A case of measles has been confirmed in the MidCentral DHB region this week. Medical Officer of Health Dr Rob Weir confirmed the case, adding that MidCentral DHB’s Public Health Service has acted to minimise the risk of further spread.

“The patient has been in quarantine following contact with a confirmed case out of the region. However, there is a period of time before entering quarantine when the patient was infectious. Close contacts during this time are being asked about their vaccination status to determine if they are at risk of developing measles.

Dr Weir advised people that measles is a highly infectious disease, so anyone who isn’t immune is at risk if they come in to contact with the disease. “It spreads from person to person through the air from breathing, coughing and sneezing, and contact with those secretions. The disease is contagious from just before symptoms begin until about five days after onset of the rash. The illness usually starts between 10 and 14 days after contact with the measles virus.”
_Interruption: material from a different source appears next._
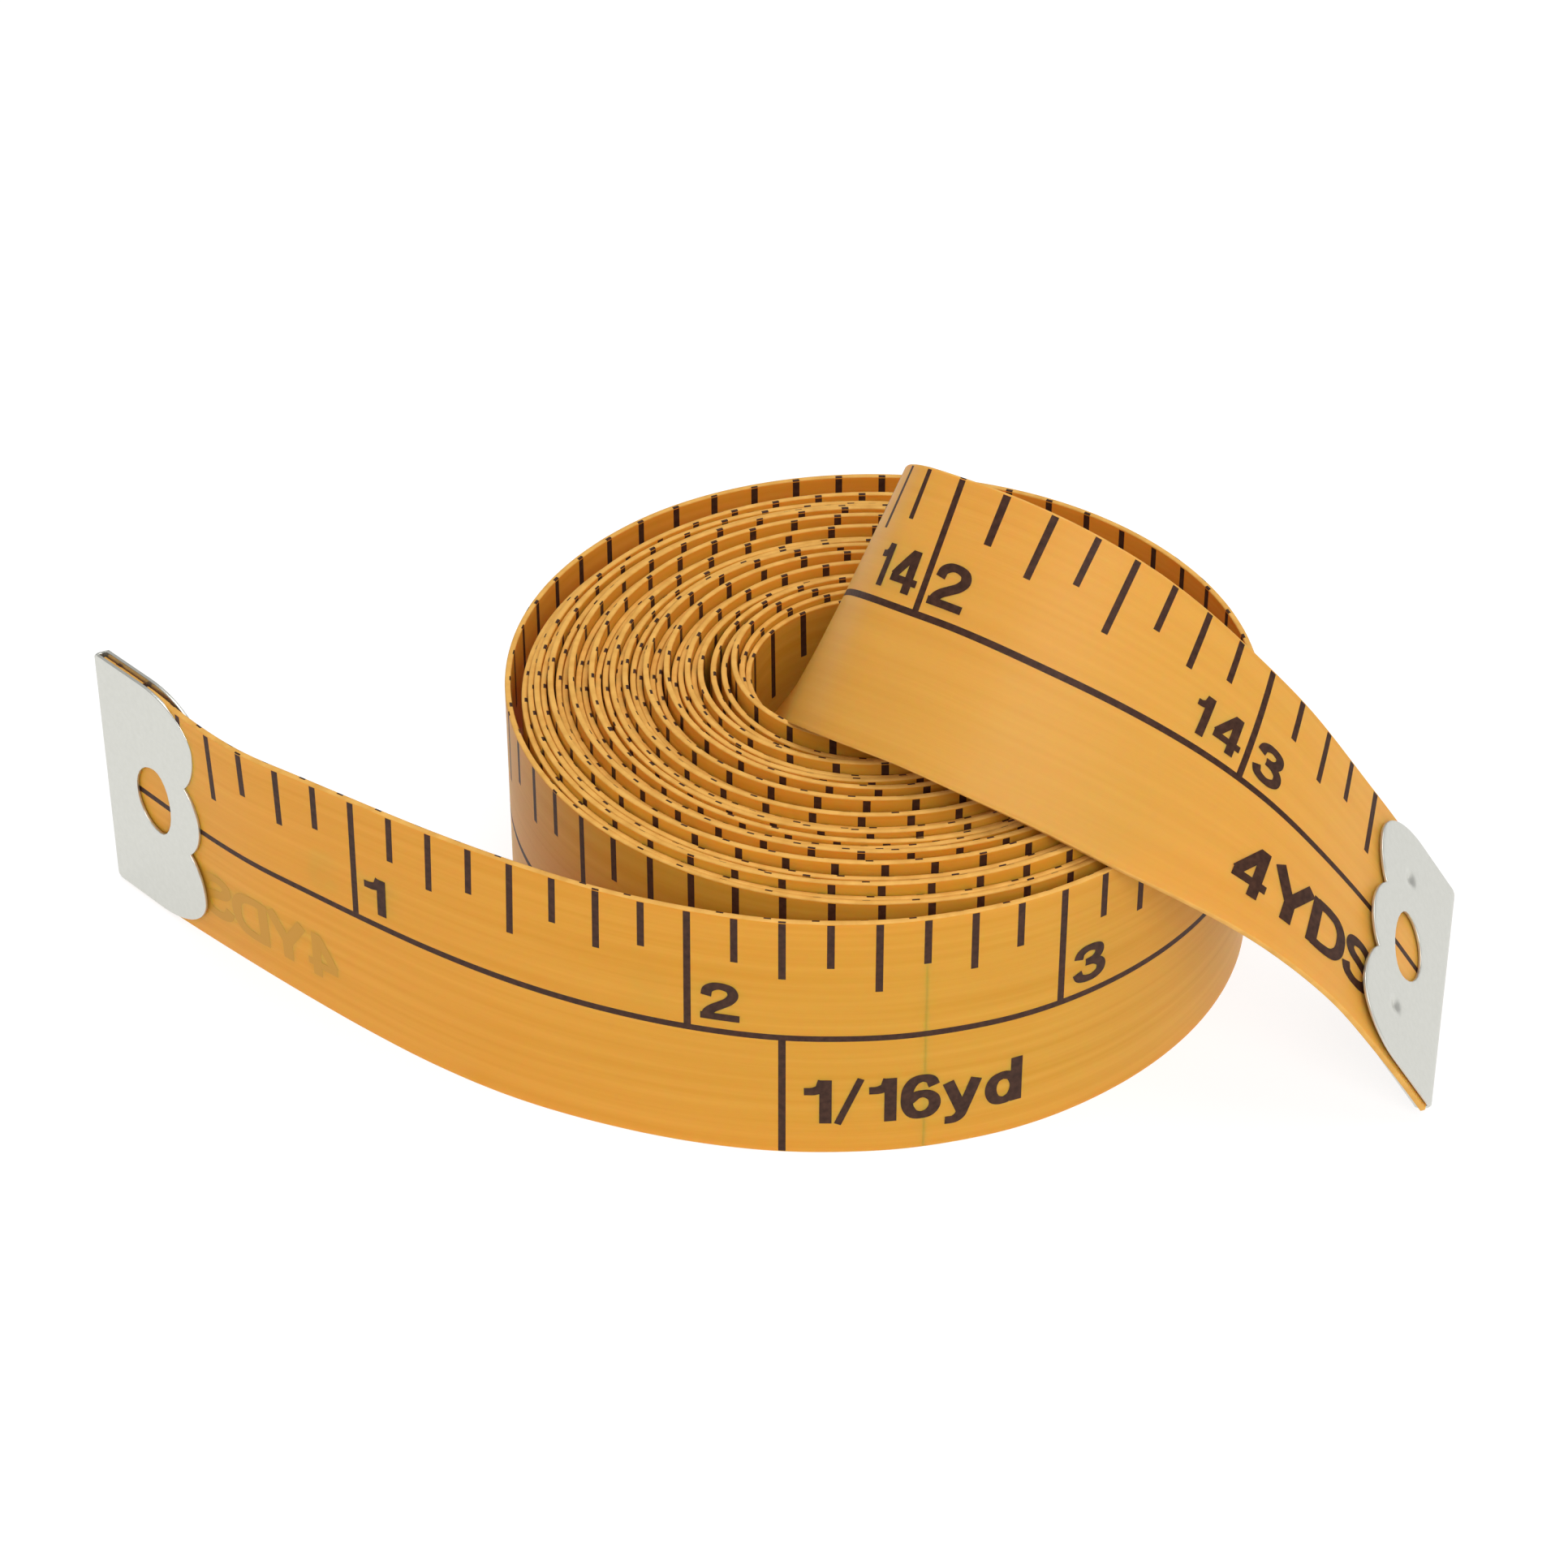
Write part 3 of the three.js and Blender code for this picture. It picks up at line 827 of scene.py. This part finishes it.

Symptoms of measles include: fever, runny nose, cough, and sore red eyes. After three to five days a rash appears on the head and spreads down the body.
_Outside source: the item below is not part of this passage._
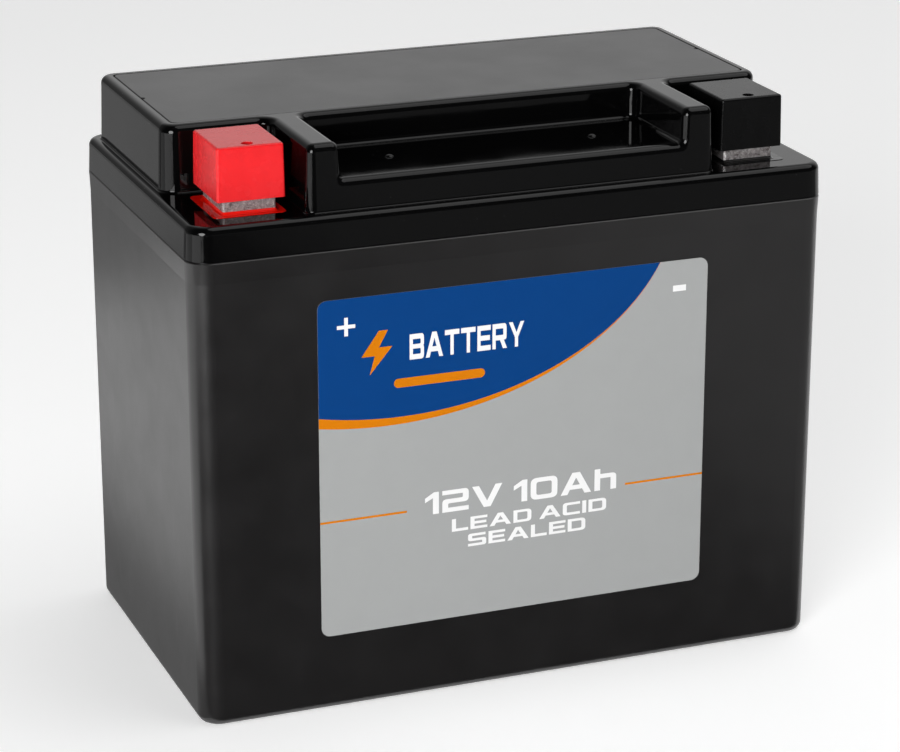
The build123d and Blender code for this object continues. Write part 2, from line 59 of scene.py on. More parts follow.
class Shader:
    """A Principled material whose maps are all built from object coordinates."""

    def __init__(self, name, **sockets):
        self.material = bpy.data.materials.new(name)
        self.material.use_nodes = True
        self.tree = self.material.node_tree
        self.bsdf = self.tree.nodes["Principled BSDF"]
        self.coordinates = self.tree.nodes.new("ShaderNodeTexCoord").outputs["Object"]
        for socket, value in sockets.items():
            self.bsdf.inputs[socket.replace("_", " ")].default_value = value

    def node(self, kind, links=(), **settings):
        node = self.tree.nodes.new(kind)
        for key, value in settings.items():
            setattr(node, key, value)
        for socket, source in links:
            if isinstance(source, bpy.types.NodeSocket):
                self.tree.links.new(source, node.inputs[socket])
            else:
                node.inputs[socket].default_value = source
        return node

    def stretched(self, x, y, z):
        """Coordinates squeezed along an axis, so that a pattern runs long the other way."""
        node = self.node("ShaderNodeMapping", [("Vector", self.coordinates), ("Scale", (x, y, z))])
        return node.outputs["Vector"]

    def noise(self, size_mm, detail=2.0, roughness=0.5, distortion=0.0, vector=None):
        """Noise from 0 to 1 whose features are about size_mm across."""
        return self.node("ShaderNodeTexNoise", [
            ("Vector", vector or self.coordinates), ("Scale", 1 / (size_mm * MM)),
            ("Detail", detail), ("Roughness", roughness), ("Distortion", distortion),
        ]).outputs["Fac"]

    def specks(self, spacing_mm, radius):
        """1 on small round specks, one at most in each cell, and 0 between them."""
        cells = self.node("ShaderNodeTexVoronoi", [
            ("Vector", self.coordinates), ("Scale", 1 / (spacing_mm * MM)), ("Randomness", 1.0),
        ])
        return self.span(cells.outputs["Distance"], radius, radius * 0.5, 0.0, 1.0)

    def span(self, value, low, high, to_low, to_high):
        """value from low to high becomes to_low to to_high, and stays within them."""
        return self.node("ShaderNodeMapRange", [
            ("Value", value), ("From Min", low), ("From Max", high), ("To Min", to_low), ("To Max", to_high),
        ]).outputs["Result"]

    def maths(self, operation, a, b):
        return self.node("ShaderNodeMath", [(0, a), (1, b)], operation=operation).outputs["Value"]

    def blend(self, amount, low, high):
        """A colour between two colours or colour sockets."""
        node = self.node("ShaderNodeMix", data_type="RGBA")
        for socket, value in ((0, amount), (6, low), (7, high)):
            if isinstance(value, bpy.types.NodeSocket):
                self.tree.links.new(value, node.inputs[socket])
            else:
                node.inputs[socket].default_value = value
        return node.outputs[2]

    def colour(self, source):
        self.tree.links.new(source, self.bsdf.inputs["Base Color"])

    def roughness(self, source):
        self.tree.links.new(source, self.bsdf.inputs["Roughness"])

    def relief(self, *layers):
        """Each layer is a height map from 0 to 1 and the height in millimetres that it stands."""
        normal = None
        for height, depth_mm in layers:
            bump = self.node("ShaderNodeBump", [
                ("Height", height), ("Distance", depth_mm * MM), ("Strength", 1.0),
            ])
            if normal is not None:
                self.tree.links.new(normal, bump.inputs["Normal"])
            normal = bump.outputs["Normal"]
        self.tree.links.new(normal, self.bsdf.inputs["Normal"])


def grey(value):
    return (value, value, value, 1.0)


def make_case_plastic():
    """Satin polypropylene: a fine grain, a soft mottle and a few upright rub marks."""
    s = Shader("case_plastic", Specular_IOR_Level=0.86)
    mottle = s.noise(11, detail=5)
    rubs = s.noise(1.2, detail=3, vector=s.stretched(1, 1, 0.1))
    low, high = (0.0078, 0.0071, 0.0073, 1), (0.0108, 0.0099, 0.0102, 1)
    s.colour(s.blend(s.span(mottle, 0.3, 0.7, 0, 1), low, high))
    worn = s.span(rubs, 0.6, 0.8, 0.0, 0.03)
    s.roughness(s.maths("SUBTRACT", s.span(mottle, 0.3, 0.7, 0.30, 0.35), worn))
    s.relief((s.noise(0.28, detail=3), 0.006), (s.noise(4.5, detail=2), 0.008))
    return s.material


def make_lid_plastic():
    """Polished moulding: nearly a mirror, with a slight waviness and a little dust."""
    s = Shader("lid_plastic", Specular_IOR_Level=0.25)
    dust = s.maths("MULTIPLY", s.specks(2.3, 0.06), s.span(s.noise(14), 0.45, 0.65, 0, 1))
    s.colour(s.blend(dust, (0.0014, 0.0014, 0.0015, 1), grey(0.04)))
    film = s.span(s.noise(12, detail=5, roughness=0.6), 0.35, 0.7, 0.045, 0.10)
    s.roughness(s.maths("ADD", film, s.maths("MULTIPLY", dust, 0.4)))
    s.relief((s.noise(17), 0.05), (s.noise(4.5, detail=2), 0.005), (s.noise(0.5), 0.0005))
    return s.material


def make_cover_plastic():
    """Finely spark-eroded flat plate."""
    s = Shader("cover_plastic", Specular_IOR_Level=0.76)
    mottle = s.noise(16, detail=4)
    s.colour(s.blend(mottle, (0.022, 0.022, 0.0225, 1), (0.031, 0.031, 0.0315, 1)))
    s.roughness(s.span(mottle, 0.3, 0.7, 0.36, 0.42))
    s.relief((s.noise(0.22, detail=2), 0.006), (s.noise(6), 0.006))
    return s.material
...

Vaccination is the best way for people to protect themselves against measles, and is available from your General Practice. Dr Weir said getting vaccinated is the best way to protect yourself and your community. “As measles cases continue to be confirmed around the country, it is particularly timely that you ensure you have received your Measles, Mumps and Rubella (MMR) vaccine.”



The Ministry of Health have recently issued national advice about MMR vaccination. The current emphasis is to ensure the national immunisation schedule continues on track and children receive their free routine MMR immunisations on time at 15 months and 4 years of age. The priority is for people, especially children, who have not been vaccinated at all to get vaccinated. One dose of vaccine is effective in 95% of people. After two doses, more than 99% people are protected.

People who would like a second MMR vaccine are being asked to be patient, so those with no vaccinations can get immunised first and our medical centres can focus their services on those who need it most

Children are routinely vaccinated at 15 months and four years, and need both MMR vaccinations to gain full immunity from measles.

Anyone who thinks they may have measles should stay away from work, school or public places. If you think you might have measles, it is recommended that you contact your GP (by phone first) or Healthline on 0800 611 116 for more advice. It is important that you tell your GP that you think you might have measles before going in to the practice.